INPUT:
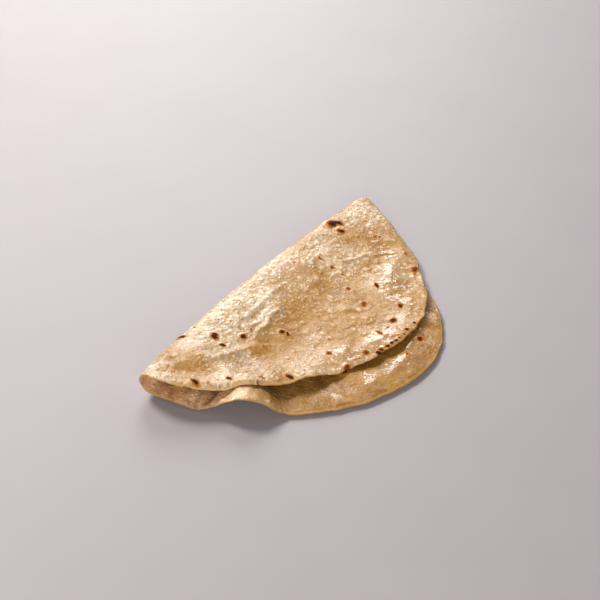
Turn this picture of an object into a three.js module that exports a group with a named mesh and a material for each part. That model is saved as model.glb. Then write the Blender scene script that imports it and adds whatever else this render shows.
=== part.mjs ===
// A round wheat flatbread baked on a griddle and folded once across its middle, so that it lies as
// an uneven half disc. Millimetres, +Z up. It is shaped as a flat disc first, then folded over:
// "along" runs along the crease, "across" runs over it, negative on the lower leaf and positive on
// the upper one. Folded, +X follows the crease and the open side faces -Y. The origin ends up under
// the middle of the bounding box, on the surface that the bread lies on.
import * as THREE from 'three';

// Driving dimensions of the flat disc.
const MEAN_RADIUS = 97.5;
const THICKNESS = 1.9;
const RIM_THICKNESS = 1.3;
const RIM_TAPER = 0.1;
// Hand-rolled dough is never a true circle: slow waves round the rim, as waves per turn, height,
// and the bearing of a crest in degrees.
const RIM_WAVES = [
  { count: 1, height: 8.5, crest: -104 },
  { count: 2, height: 3.2, crest: 46 },
  { count: 3, height: 2.7, crest: 34 },
  { count: 4, height: 4.5, crest: -3 },
  { count: 5, height: 1.6, crest: -3 },
  { count: 6, height: 1.0, crest: -3 },
];
// Short bulges and dents of the rim, at a bearing in degrees.
const RIM_BULGES = [
  { bearing: 14, reach: 16, height: -3.2 },
  { bearing: 38, reach: 14, height: 1.8 },
  { bearing: 84, reach: 46, height: 1.4 },
  { bearing: -172, reach: 24, height: -4.2 },
  { bearing: -56, reach: 46, height: -2.2 },
];

// The crease: an open loop that is rounder at the left end than at the right one.
const HALF_CREASE = 102;
const LOOP_RADIUS = 4.7;
const LOOP_TAPER = 1.4;
const CREASE_BOW = 5.75;
const CREASE_SLANT = 2.75;
const CREASE_OFFSET = 2.25;

// The leaves: the upper one sinks from the loop until it rests on the lower one.
const LEAF_GAP = 0.6;
const SINK_LENGTH = 45;
const CONTACT_ROUNDING = 0.8;
// Where the leaves stand free, by bearing from the middle of the crease in degrees. A lift grows
// from nothing at the radius "from" to its whole height at the radius "to".
const LOWER_LIFTS = [
  { bearing: -149, reach: 14, from: 48, to: 98, height: 10.5 },
  { bearing: 180, reach: 16, from: 84, to: 104, height: 1.6 },
];
const LOWER_CURL = { from: 82, to: 104, height: 0.7 };
const UPPER_LIFTS = [
  { bearing: -150, reach: 42, from: 45, to: 92, height: 6.6 },
  { bearing: -126, reach: 10, from: 65, to: 83, height: 2.5 },
  { bearing: -84, reach: 46, from: 56, to: 94, height: 3.4 },
];

// Fineness of the faceted skin, and how strongly its rows crowd towards the crease.
const COLUMNS = 36;
const ROWS = 44;
const ROW_CROWDING = 1.35;
const RIM_ROUNDING = 0.6;
const SLOPE_STEP = 0.05;

const degrees = THREE.MathUtils.degToRad;

function smooth(value) {
  return THREE.MathUtils.smoothstep(value, 0, 1);
}

// A round hill of height 1 that falls to nothing at a distance of 1 either way.
function hill(distance) {
  return Math.abs(distance) < 1 ? 0.5 + 0.5 * Math.cos(Math.PI * distance) : 0;
}

function largerRounded(a, b) {
  return 0.5 * (a + b + Math.hypot(a - b, CONTACT_ROUNDING));
}

function bearingGap(angle, bearing) {
  const gap = THREE.MathUtils.radToDeg(angle) - bearing;
  return gap - 360 * Math.round(gap / 360);
}

function rimRadius(angle) {
  let radius = MEAN_RADIUS;
  for (const wave of RIM_WAVES) {
    radius += wave.height * Math.cos(wave.count * (angle - degrees(wave.crest)));
  }
  for (const bulge of RIM_BULGES) {
    radius += bulge.height * hill(bearingGap(angle, bulge.bearing) / bulge.reach);
  }
  return radius;
}

function loopRadius(along) {
  return LOOP_RADIUS - (LOOP_TAPER * along) / HALF_CREASE;
}

// How far towards +Y the crease reaches: bowed, and a little further out at its right end.
function creaseLine(along) {
  const share = along / HALF_CREASE;
  return CREASE_OFFSET + CREASE_BOW * (1 - share * share) + CREASE_SLANT * share;
}

function liftOf(lifts, x, y) {
  let height = 0;
  for (const lift of lifts) {
    const spread = hill(bearingGap(Math.atan2(y, x), lift.bearing) / lift.reach);
    height += lift.height * spread * smooth((Math.hypot(x, y) - lift.from) / (lift.to - lift.from));
  }
  return height;
}

// Heights of the leaves' middle surfaces over the point (x, y).
function lowerHeight(x, y, thickness) {
  const rise = smooth((Math.hypot(x, y) - LOWER_CURL.from) / (LOWER_CURL.to - LOWER_CURL.from));
  return thickness / 2 + LOWER_CURL.height * rise + liftOf(LOWER_LIFTS, x, y);
}

// How much further apart than on the flat two leaves lie, measured upright, over a slope.
function slopeStretch(x, y, thickness) {
  const here = lowerHeight(x, y, thickness);
  const riseAlong = (lowerHeight(x + SLOPE_STEP, y, thickness) - here) / SLOPE_STEP;
  const riseAcross = (lowerHeight(x, y + SLOPE_STEP, thickness) - here) / SLOPE_STEP;
  return Math.hypot(1, riseAlong, riseAcross);
}

function upperHeight(x, y, thickness) {
  const radius = loopRadius(x);
  const resting = (THICKNESS + LEAF_GAP) * slopeStretch(x, y, thickness);
  const sunk = smooth((creaseLine(x) - y - radius) / SINK_LENGTH);
  const loose = thickness / 2 + resting + (2 * radius - resting) * (1 - sunk);
  const free = loose + liftOf(UPPER_LIFTS, x, y);
  return largerRounded(free, lowerHeight(x, y, thickness) + resting);
}

// The middle of the dough, folded: a half loop at the crease, then one leaf over the other.
function middleSurface(along, across, thickness) {
  const radius = loopRadius(along);
  const quarter = (Math.PI * radius) / 2;
  const turn = THREE.MathUtils.clamp(across / radius, -Math.PI / 2, Math.PI / 2);
  const beyond = Math.max(Math.abs(across) - quarter, 0);
  const y = creaseLine(along) - radius * (1 - Math.cos(turn)) - beyond;
  if (beyond > 0) {
    const height = across > 0 ? upperHeight : lowerHeight;
    return new THREE.Vector3(along, y, height(along, y, thickness));
  }
  const leafStart = creaseLine(along) - radius;
  const low = lowerHeight(along, leafStart, thickness);
  const high = upperHeight(along, leafStart, thickness);
  return new THREE.Vector3(along, y, (low + high) / 2 + ((high - low) / 2) * Math.sin(turn));
}

// The direction from the middle of the dough towards the inside of the fold.
function inwardNormal(along, across, thickness) {
  const alongStep = middleSurface(along + SLOPE_STEP, across, thickness);
  alongStep.sub(middleSurface(along - SLOPE_STEP, across, thickness));
  const acrossStep = middleSurface(along, across + SLOPE_STEP, thickness);
  acrossStep.sub(middleSurface(along, across - SLOPE_STEP, thickness));
  return alongStep.cross(acrossStep).normalize();
}

// One point of the flat disc from a grid of the square -1..1, whose outer cells follow the rim.
function discPoint(columnShare, rowShare) {
  const row = Math.sign(rowShare) * Math.abs(rowShare) ** ROW_CROWDING;
  const x = columnShare * Math.sqrt(1 - (row * row) / 2);
  const y = row * Math.sqrt(1 - (columnShare * columnShare) / 2);
  const share = Math.min(Math.hypot(x, y), 1);
  const angle = Math.atan2(y, x);
  const reach = rimRadius(angle);
  const taper = smooth((share - 1 + RIM_TAPER) / RIM_TAPER);
  return {
    along: share * reach * Math.cos(angle),
    across: share * reach * Math.sin(angle),
    outward: new THREE.Vector2(Math.cos(angle), Math.sin(angle)),
    thickness: THREE.MathUtils.lerp(THICKNESS, RIM_THICKNESS, taper),
  };
}

// Both skins and the nose of the rim for one grid point.
function skinPoints(point, onRim) {
  const { along, across, outward, thickness } = point;
  const middle = middleSurface(along, across, thickness);
  const half = (thickness / 2) * (onRim ? RIM_ROUNDING : 1);
  const step = inwardNormal(along, across, thickness).multiplyScalar(half);
  const nose = middleSurface(
    along + outward.x * (thickness / 2),
    across + outward.y * (thickness / 2),
    thickness,
  );
  return { outer: middle.clone().sub(step), inner: middle.clone().add(step), nose };
}

function chapatiGeometry() {
  const positions = [];
  const indices = [];

  function addVertex(point) {
    positions.push(point.x, point.y, Math.max(point.z, 0));
    return positions.length / 3 - 1;
  }

  function addQuad(a, b, c, d) {
    indices.push(a, b, c, a, c, d);
  }

  const grid = [];
  for (let row = 0; row <= ROWS; row += 1) {
    grid.push([]);
    for (let column = 0; column <= COLUMNS; column += 1) {
      const onRim = row === 0 || row === ROWS || column === 0 || column === COLUMNS;
      const point = discPoint((2 * column) / COLUMNS - 1, (2 * row) / ROWS - 1);
      const skins = skinPoints(point, onRim);
      grid[row].push({
        outer: addVertex(skins.outer),
        inner: addVertex(skins.inner),
        nose: onRim ? addVertex(skins.nose) : -1,
      });
    }
  }

  for (let row = 0; row < ROWS; row += 1) {
    for (let column = 0; column < COLUMNS; column += 1) {
      const a = grid[row][column];
      const b = grid[row][column + 1];
      const c = grid[row + 1][column + 1];
      const d = grid[row + 1][column];
      addQuad(a.inner, b.inner, c.inner, d.inner);
      addQuad(a.outer, d.outer, c.outer, b.outer);
    }
  }

  const rim = [];
  for (let column = 0; column < COLUMNS; column += 1) rim.push(grid[0][column]);
  for (let row = 0; row < ROWS; row += 1) rim.push(grid[row][COLUMNS]);
  for (let column = COLUMNS; column > 0; column -= 1) rim.push(grid[ROWS][column]);
  for (let row = ROWS; row > 0; row -= 1) rim.push(grid[row][0]);
  rim.forEach((here, place) => {
    const next = rim[(place + 1) % rim.length];
    addQuad(here.outer, next.outer, next.nose, here.nose);
    addQuad(here.nose, next.nose, next.inner, here.inner);
  });

  const geometry = new THREE.BufferGeometry();
  geometry.setAttribute('position', new THREE.Float32BufferAttribute(positions, 3));
  geometry.setIndex(indices);
  geometry.computeBoundingBox();
  const centre = geometry.boundingBox.getCenter(new THREE.Vector3());
  geometry.translate(-centre.x, -centre.y, 0);
  geometry.computeVertexNormals();
  return geometry;
}

const bakedDough = new THREE.MeshStandardMaterial({
  color: new THREE.Color(0.85, 0.71, 0.54),
  roughness: 0.6,
  metalness: 0,
});

const chapati = new THREE.Mesh(chapatiGeometry(), bakedDough);
chapati.name = 'chapati';

const model = new THREE.Group();
model.add(chapati);

export default model;
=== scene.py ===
import math

import bpy
import numpy as np
from mathutils import Matrix, Vector


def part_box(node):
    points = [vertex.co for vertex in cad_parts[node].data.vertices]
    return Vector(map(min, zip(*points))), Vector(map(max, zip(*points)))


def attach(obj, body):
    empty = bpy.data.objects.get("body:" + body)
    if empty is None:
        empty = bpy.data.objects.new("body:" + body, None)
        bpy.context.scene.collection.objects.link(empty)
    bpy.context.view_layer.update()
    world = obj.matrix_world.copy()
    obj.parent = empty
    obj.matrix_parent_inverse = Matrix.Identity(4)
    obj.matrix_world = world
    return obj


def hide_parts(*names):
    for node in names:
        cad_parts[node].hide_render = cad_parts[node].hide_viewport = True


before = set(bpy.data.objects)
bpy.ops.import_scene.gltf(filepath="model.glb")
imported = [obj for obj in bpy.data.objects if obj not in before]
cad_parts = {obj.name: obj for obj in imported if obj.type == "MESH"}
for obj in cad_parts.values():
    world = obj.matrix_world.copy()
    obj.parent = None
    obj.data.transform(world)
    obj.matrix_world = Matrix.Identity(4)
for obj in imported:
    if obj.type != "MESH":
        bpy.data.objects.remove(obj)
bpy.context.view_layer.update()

# A chapati folded once across its middle. The shape is worked out in millimetres in its own
# frame, with X along the crease, -Y towards the open side and Z up from the floor, and is then
# centred on the CAD node's box. "Along" and "across" are places on the flat disc: along the
# crease and over it, negative across on the lower leaf and positive on the upper one.
MM = 0.001
NODE = "chapati"

# The flat disc, as in the CAD part. Rim waves are waves per turn, height and the bearing of a
# crest in degrees. Rim bulges are bearing, reach and height.
MEAN_RADIUS = 97.5
THICKNESS = 1.9
RIM_THICKNESS = 1.3
RIM_TAPER = 0.1
RIM_WAVES = ((1, 8.5, -104), (2, 3.2, 46), (3, 2.7, 34), (4, 4.5, -3), (5, 1.6, -3), (6, 1.0, -3))
RIM_BULGES = ((14, 16, -3.2), (38, 14, 1.8), (84, 46, 1.4), (-172, 24, -4.2), (-56, 46, -2.2))

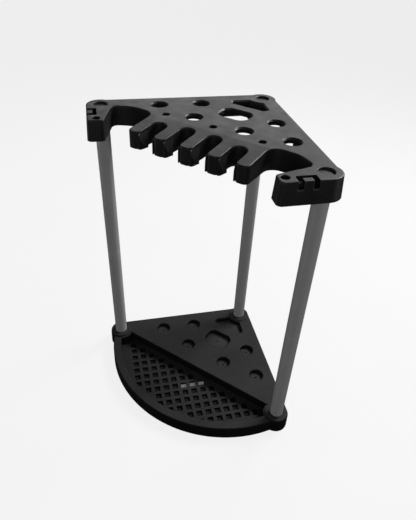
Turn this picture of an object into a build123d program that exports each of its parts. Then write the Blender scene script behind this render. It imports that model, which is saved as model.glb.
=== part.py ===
from build123d import *
from math import atan, degrees, sqrt
import os

# Corner tool rack: a rack plate and a base, held apart by three two-part tube legs.
# All plan positions below are measured from the back leg's axis: X along the open front,
# +Y towards the corner of the room, Z up from the floor. The finished solids are moved
# in Y at the end, so that the origin is the middle of the footprint.

# ---- driving dimensions, mm ----
LEG_PITCH = 360.0            # back leg to each side leg, along the walls
TUBE_R = 16.0
TUBE_WALL = 1.2
SEAM_Z = 328.0               # where the lower and upper tube of a leg meet
JOINER_LENGTH = 60.0
SLEEVE_R = 19.5              # sleeves round the tube ends, inside the bosses
SLEEVE_RIB_LENGTH = 60.0     # two ribs cross on each sleeve
SKIN = 3.0                   # wall thickness of the mouldings
LINING = 2.5                 # wall thickness of the collars round the openings
RIB = 2.0
RIB_PITCH = 85.0

PLATFORM_Z = 38.0            # top of the base's platform
RIM_Z = 36.0
BASE_BOSS_Z = 42.0
BASE_FLARE = 0.6             # outer faces lean out by this much at the floor
CORNER_R = 30.0              # round corners of the platform
COLLAR_R = 29.6              # the same corners, where they end the rim
BASE_BOSS_R = 28.5
RIM_R = 310.5                # round front of the base
RIM_CENTRE_Y = -109.0
RIM_WIDTH = 22.5
TRAY_BACK_Y = -246.6         # the platform's front wall
TRAY_END_R = 33.0            # the tray stops short of the side legs
BASE_RIB_Z = 22.0            # lower edge of the ribs below the platform
TRAY_FLOOR_Z = 7.0
LEDGE = 2.0                  # step along the foot of the platform's front wall
LEDGE_Z = 12.0
CELL_PITCH = 24.0            # waffle cells in the tray floor, square to the walls
CELL_SIZE = 15.5
CELL_DEPTH = 5.0
CELL_FIRST_Y = -263.0
CELL_ROWS = 8
CELL_REACH = 276.0           # no cell centre further than this from the rim's centre
DRAIN_CELLS = [(34, -263), (17, -280), (0, -297)]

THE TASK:
Work through the records above line by line and count those that hold the string "model". Give only the result.

EXERCISE SOLUTION:
6